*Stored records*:
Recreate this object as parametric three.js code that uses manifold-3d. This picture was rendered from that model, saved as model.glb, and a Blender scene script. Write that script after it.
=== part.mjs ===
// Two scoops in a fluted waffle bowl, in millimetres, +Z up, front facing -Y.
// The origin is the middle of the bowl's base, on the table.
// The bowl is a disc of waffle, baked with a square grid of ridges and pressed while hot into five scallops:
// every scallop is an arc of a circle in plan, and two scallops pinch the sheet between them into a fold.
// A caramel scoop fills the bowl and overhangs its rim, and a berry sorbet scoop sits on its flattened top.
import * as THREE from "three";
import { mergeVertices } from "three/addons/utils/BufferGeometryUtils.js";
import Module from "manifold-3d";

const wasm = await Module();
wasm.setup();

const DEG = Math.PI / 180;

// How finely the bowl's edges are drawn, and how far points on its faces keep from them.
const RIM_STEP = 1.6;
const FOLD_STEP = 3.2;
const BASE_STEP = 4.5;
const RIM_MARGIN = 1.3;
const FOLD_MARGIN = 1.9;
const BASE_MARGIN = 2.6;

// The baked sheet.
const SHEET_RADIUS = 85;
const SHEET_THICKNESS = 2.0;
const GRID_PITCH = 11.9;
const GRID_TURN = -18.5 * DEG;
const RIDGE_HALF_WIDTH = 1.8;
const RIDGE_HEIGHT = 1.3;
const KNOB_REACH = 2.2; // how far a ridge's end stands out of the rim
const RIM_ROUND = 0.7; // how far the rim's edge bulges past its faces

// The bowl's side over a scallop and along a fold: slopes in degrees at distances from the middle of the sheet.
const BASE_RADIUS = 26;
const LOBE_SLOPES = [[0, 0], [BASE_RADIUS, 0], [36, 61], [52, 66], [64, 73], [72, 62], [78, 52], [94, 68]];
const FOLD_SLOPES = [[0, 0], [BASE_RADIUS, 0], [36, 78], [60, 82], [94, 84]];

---

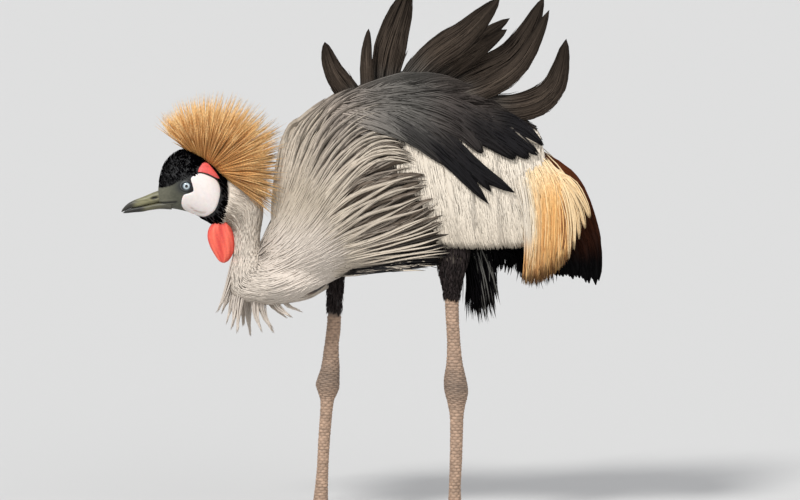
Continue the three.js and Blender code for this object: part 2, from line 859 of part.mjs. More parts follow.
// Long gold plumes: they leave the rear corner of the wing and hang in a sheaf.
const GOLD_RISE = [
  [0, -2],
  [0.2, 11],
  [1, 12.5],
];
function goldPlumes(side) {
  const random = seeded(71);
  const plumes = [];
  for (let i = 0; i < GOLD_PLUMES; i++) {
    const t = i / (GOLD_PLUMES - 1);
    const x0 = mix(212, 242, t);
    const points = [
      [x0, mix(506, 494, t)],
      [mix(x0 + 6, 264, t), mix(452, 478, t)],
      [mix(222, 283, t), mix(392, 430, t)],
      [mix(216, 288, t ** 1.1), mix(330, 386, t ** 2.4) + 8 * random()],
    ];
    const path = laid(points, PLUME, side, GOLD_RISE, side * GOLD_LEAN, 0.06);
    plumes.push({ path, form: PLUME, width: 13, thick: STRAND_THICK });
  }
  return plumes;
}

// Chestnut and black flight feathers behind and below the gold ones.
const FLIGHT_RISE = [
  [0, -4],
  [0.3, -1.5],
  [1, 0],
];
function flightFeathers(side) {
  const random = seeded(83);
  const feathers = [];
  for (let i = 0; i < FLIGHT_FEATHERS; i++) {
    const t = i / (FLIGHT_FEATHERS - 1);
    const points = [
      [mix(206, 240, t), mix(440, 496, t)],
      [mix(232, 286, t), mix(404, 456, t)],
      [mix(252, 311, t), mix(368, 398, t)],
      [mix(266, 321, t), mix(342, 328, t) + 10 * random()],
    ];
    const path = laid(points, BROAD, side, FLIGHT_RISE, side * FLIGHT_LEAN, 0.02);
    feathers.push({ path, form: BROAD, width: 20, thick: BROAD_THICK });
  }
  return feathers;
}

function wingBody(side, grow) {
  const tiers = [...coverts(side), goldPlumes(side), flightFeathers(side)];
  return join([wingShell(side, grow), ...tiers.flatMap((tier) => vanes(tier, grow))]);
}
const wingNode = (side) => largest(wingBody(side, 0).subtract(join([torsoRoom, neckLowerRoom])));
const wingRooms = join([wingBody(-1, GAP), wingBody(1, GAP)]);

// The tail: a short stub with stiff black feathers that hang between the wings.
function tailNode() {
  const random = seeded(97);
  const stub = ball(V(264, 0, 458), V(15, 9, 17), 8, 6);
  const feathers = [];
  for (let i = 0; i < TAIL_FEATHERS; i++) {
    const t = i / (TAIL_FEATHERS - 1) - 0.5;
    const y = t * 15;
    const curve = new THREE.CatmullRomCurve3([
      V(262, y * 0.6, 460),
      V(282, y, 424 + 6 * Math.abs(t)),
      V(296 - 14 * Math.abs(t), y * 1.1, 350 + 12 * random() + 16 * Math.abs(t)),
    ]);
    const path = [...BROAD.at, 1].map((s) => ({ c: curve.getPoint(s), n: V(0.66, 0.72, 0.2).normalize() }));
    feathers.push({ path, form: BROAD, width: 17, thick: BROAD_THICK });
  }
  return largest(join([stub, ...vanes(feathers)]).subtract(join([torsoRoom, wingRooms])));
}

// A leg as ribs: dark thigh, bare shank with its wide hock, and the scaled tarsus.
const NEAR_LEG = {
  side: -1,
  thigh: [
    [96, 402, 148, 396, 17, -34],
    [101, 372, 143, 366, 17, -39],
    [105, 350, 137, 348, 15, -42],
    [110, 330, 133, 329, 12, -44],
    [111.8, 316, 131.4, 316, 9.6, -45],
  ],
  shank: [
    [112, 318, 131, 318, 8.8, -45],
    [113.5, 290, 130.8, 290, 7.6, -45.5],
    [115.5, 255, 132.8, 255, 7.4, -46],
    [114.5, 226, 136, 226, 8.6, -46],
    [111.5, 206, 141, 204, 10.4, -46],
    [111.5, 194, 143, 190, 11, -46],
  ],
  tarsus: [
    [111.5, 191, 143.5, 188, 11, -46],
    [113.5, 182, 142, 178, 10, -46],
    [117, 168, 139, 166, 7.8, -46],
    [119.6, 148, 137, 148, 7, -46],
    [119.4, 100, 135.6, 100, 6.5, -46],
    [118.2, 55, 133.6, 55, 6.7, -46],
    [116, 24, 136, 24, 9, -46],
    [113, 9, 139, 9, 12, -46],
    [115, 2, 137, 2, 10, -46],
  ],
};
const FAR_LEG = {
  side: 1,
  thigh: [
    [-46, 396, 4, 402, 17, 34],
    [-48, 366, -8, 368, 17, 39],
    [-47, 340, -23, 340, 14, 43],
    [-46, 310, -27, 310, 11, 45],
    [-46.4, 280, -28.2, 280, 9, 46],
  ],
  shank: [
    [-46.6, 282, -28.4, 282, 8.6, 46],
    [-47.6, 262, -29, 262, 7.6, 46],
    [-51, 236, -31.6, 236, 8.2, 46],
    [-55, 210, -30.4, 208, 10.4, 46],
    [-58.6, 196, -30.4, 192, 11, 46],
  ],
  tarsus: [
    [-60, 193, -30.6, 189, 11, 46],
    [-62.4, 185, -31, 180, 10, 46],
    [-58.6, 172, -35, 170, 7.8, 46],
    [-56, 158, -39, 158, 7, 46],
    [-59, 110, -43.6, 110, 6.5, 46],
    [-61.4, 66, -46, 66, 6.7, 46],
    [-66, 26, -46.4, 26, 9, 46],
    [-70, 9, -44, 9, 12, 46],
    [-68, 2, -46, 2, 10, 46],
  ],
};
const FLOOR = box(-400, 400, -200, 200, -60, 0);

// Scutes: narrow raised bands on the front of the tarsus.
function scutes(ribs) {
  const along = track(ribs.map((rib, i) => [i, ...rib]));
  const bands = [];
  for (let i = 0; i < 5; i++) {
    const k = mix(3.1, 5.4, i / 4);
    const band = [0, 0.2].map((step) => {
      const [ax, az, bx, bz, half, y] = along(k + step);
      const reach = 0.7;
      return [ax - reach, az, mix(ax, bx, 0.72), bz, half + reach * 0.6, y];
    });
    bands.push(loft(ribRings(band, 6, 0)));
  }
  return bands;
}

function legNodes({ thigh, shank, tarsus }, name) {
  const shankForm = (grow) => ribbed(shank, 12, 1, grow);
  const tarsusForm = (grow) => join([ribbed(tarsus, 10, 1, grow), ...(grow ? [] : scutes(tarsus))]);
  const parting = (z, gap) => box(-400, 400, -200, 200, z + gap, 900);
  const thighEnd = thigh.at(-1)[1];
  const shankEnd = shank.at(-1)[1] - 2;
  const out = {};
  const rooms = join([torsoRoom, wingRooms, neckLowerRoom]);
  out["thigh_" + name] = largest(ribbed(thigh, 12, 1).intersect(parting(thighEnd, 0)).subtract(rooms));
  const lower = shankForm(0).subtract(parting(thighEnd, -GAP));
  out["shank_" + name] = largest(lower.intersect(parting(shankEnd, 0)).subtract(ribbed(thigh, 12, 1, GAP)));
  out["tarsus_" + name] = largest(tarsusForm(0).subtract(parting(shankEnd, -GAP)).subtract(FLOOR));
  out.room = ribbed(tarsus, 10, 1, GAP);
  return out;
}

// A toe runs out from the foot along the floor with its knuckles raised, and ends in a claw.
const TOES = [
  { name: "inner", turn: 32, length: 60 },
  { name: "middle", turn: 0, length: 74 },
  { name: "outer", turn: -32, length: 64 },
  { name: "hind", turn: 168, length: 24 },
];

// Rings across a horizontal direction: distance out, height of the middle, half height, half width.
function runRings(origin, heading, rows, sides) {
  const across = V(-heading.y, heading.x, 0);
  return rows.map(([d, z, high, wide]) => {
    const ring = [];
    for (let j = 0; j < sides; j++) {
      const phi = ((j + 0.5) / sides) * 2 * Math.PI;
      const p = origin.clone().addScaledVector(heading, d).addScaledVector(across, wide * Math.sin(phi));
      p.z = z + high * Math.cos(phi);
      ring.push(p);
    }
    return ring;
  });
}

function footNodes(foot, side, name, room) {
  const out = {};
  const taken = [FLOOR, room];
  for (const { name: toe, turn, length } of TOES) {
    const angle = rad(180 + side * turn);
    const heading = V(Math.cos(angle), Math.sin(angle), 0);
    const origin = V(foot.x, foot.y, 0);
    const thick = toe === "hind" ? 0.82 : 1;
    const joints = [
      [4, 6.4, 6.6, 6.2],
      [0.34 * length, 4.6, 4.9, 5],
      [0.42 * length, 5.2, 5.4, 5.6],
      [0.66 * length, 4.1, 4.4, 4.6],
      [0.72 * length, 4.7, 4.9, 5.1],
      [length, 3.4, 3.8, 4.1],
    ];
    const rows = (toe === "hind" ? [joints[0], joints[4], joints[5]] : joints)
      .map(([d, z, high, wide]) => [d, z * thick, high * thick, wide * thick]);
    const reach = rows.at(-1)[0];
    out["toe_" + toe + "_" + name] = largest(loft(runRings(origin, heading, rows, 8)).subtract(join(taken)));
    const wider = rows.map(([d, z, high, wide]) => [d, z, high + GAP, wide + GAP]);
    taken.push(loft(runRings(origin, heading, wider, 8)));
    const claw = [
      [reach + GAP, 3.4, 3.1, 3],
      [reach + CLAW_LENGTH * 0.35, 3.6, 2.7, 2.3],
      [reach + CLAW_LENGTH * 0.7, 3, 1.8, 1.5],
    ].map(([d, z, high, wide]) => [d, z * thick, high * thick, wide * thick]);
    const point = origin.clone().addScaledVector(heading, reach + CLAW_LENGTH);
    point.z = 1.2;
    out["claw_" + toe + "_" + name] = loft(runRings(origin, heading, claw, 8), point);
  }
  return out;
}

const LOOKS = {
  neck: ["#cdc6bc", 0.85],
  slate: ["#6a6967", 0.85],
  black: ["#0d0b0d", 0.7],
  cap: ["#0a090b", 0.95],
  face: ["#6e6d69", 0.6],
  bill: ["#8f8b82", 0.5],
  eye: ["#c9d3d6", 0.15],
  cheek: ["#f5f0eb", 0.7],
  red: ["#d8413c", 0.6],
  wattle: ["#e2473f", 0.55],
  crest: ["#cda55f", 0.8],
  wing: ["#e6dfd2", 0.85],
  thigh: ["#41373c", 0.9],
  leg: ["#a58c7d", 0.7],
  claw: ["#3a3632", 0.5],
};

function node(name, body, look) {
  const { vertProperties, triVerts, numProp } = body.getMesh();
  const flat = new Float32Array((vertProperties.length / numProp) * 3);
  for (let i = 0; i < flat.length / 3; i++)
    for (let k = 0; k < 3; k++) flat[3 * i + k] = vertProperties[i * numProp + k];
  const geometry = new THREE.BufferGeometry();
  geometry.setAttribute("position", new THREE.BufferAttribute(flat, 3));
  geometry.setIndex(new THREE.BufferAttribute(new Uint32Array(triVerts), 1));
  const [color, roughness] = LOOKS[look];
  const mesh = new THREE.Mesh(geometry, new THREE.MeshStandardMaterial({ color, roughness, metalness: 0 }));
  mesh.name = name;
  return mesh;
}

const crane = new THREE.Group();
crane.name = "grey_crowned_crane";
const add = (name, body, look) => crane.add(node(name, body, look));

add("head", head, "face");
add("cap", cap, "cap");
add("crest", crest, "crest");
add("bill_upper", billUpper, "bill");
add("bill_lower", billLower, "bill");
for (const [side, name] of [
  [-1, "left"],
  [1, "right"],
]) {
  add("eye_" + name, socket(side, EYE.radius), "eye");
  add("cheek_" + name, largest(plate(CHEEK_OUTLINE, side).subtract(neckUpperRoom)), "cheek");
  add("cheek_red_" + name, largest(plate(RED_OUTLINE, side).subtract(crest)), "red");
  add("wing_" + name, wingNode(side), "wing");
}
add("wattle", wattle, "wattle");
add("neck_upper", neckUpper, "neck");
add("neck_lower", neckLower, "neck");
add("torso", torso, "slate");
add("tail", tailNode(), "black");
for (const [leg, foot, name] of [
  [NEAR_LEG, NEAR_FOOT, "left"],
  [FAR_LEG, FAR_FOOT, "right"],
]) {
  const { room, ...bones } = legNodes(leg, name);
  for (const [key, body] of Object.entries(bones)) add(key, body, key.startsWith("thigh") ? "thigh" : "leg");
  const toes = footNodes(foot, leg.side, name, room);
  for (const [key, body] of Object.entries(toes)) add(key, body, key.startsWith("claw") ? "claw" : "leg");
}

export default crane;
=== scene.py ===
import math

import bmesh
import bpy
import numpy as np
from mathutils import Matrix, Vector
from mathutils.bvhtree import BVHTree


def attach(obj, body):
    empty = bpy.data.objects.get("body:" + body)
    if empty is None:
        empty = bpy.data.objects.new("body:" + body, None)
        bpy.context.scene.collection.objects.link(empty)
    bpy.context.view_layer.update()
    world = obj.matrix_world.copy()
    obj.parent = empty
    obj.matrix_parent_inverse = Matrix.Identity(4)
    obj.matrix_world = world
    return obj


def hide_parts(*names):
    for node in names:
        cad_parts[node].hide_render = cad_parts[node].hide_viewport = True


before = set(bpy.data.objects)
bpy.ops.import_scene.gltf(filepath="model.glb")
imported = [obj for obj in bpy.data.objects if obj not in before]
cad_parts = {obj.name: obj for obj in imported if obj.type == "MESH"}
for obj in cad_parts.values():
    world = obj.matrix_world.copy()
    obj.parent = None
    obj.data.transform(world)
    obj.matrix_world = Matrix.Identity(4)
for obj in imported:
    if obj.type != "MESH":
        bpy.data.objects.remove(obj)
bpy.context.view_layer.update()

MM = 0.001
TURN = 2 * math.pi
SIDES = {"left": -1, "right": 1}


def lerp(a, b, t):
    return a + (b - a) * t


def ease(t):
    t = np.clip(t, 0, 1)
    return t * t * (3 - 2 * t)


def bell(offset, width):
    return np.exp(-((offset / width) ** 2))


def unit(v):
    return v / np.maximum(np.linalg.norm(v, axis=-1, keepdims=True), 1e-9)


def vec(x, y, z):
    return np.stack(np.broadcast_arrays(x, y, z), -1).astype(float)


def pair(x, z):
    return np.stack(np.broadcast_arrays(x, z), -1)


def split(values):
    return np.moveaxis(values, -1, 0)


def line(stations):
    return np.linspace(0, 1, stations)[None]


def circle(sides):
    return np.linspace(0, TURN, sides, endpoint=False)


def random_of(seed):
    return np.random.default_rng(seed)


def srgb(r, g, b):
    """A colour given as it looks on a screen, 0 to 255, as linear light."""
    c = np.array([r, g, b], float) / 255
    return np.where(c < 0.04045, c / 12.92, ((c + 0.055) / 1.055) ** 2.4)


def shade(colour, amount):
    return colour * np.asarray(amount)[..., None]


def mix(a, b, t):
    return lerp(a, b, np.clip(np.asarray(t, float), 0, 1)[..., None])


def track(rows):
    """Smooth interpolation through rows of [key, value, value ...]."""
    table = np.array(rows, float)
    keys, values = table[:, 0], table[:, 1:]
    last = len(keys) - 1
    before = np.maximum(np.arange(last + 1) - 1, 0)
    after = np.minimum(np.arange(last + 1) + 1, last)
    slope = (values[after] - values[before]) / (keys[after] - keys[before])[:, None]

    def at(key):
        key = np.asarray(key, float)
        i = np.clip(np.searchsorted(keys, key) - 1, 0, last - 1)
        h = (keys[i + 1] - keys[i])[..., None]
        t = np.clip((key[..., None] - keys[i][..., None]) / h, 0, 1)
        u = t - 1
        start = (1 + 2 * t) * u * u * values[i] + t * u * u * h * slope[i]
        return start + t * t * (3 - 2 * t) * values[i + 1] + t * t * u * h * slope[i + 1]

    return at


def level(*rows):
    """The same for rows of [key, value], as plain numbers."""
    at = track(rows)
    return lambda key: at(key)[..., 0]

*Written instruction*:
Looking at the data above, return every line from the one with "Continue the three.js" down to the one with "const wingRooms = join([wingBody(-1, GAP), wingBody(1, GAP)]);", exactly and inclusively.

*Written response*:
Continue the three.js and Blender code for this object: part 2, from line 859 of part.mjs. More parts follow.
// Long gold plumes: they leave the rear corner of the wing and hang in a sheaf.
const GOLD_RISE = [
  [0, -2],
  [0.2, 11],
  [1, 12.5],
];
function goldPlumes(side) {
  const random = seeded(71);
  const plumes = [];
  for (let i = 0; i < GOLD_PLUMES; i++) {
    const t = i / (GOLD_PLUMES - 1);
    const x0 = mix(212, 242, t);
    const points = [
      [x0, mix(506, 494, t)],
      [mix(x0 + 6, 264, t), mix(452, 478, t)],
      [mix(222, 283, t), mix(392, 430, t)],
      [mix(216, 288, t ** 1.1), mix(330, 386, t ** 2.4) + 8 * random()],
    ];
    const path = laid(points, PLUME, side, GOLD_RISE, side * GOLD_LEAN, 0.06);
    plumes.push({ path, form: PLUME, width: 13, thick: STRAND_THICK });
  }
  return plumes;
}

// Chestnut and black flight feathers behind and below the gold ones.
const FLIGHT_RISE = [
  [0, -4],
  [0.3, -1.5],
  [1, 0],
];
function flightFeathers(side) {
  const random = seeded(83);
  const feathers = [];
  for (let i = 0; i < FLIGHT_FEATHERS; i++) {
    const t = i / (FLIGHT_FEATHERS - 1);
    const points = [
      [mix(206, 240, t), mix(440, 496, t)],
      [mix(232, 286, t), mix(404, 456, t)],
      [mix(252, 311, t), mix(368, 398, t)],
      [mix(266, 321, t), mix(342, 328, t) + 10 * random()],
    ];
    const path = laid(points, BROAD, side, FLIGHT_RISE, side * FLIGHT_LEAN, 0.02);
    feathers.push({ path, form: BROAD, width: 20, thick: BROAD_THICK });
  }
  return feathers;
}

function wingBody(side, grow) {
  const tiers = [...coverts(side), goldPlumes(side), flightFeathers(side)];
  return join([wingShell(side, grow), ...tiers.flatMap((tier) => vanes(tier, grow))]);
}
const wingNode = (side) => largest(wingBody(side, 0).subtract(join([torsoRoom, neckLowerRoom])));
const wingRooms = join([wingBody(-1, GAP), wingBody(1, GAP)]);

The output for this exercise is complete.